En 2001 il rédige avec un autre sénateur d’envergure, que j’eus l’honneur de connaître, Claude Huriet, un Rapport sur la politique de lutte contre le cancer, lutte qui déjà souffrait de la dispersion des forces et de l’absence de stratégie opérationnelle (rapport n° 419 du 27 juin 2001), rapport qui « propose les voies et moyens de doter notre pays d’une politique coordonnée efficace et respectueuse des malades ».
Jusqu’au dernier jour de son dernier mandat, Lucien Neuwirth se préoccupa de questions importantes pour le bonheur des hommes, dans notre pays ou ailleurs : Action de la France dans la lutte contre les mines antipersonnel ; Annulation de la dette et aide publique au développement ; Mortalité maternelle dans le monde : aide publique au développement ; Politique de lutte contre la douleur et de développement des soins palliatifs ; Journée universelle des droits de l’enfant ; Politique de prévention du sida ; Accueil des personnes handicapées mentales ; Majoration de pension aux assurés parents d’un enfant handicapé ; Financement des organismes d’aide à domicile…

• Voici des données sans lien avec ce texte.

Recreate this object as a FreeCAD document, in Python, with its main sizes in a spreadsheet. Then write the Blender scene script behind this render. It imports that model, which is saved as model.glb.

Ainsi donc, ma génération et les suivantes sont doublement redevables à cet homme, ce héros : ▪ de nous avoir libéré de la barbarie nazie ▪ d’avoir libéré la femme de l’angoisse permanente des grossesses non désirées, de la servitude que cela induisait chez nombre d’entre elles par acceptation d’une sorte de fatalité organique que la nature leur faisait subir depuis la nuit des temps… C’est grâce à Lucien Neuwirth, à Simone Veil et à toutes celles et ceux qui menèrent le même combat, que l’égalité concrète entre hommes et femmes est devenue enfin vraiment possible, libérée du principal facteur de sujétion biologique. Les jeunes filles lui doivent depuis plus de vingt ans d’être libérées de la panique subie en cas d’oubli ou d’omission d’une contraception anticipée.
Je n’ai pas connu Lucien Neuwirth, mais j’eus la chance d’en entendre souvent parler par Jean Chanton, l’un de ses compagnons de Résistance, qui me fit l’honneur de son amitié et de qui je pus faire apposer le nom à l’établissement public de santé que je dirigeai de 1977 à 1989 à Roquebillière dans les Alpes-Maritimes. J’espère, je souhaite qu’un grand nombre d’hôpitaux, bâtiments ou services choisissent maintenant de porter le nom de Lucien Neuwirth pour le transmettre de génération en génération.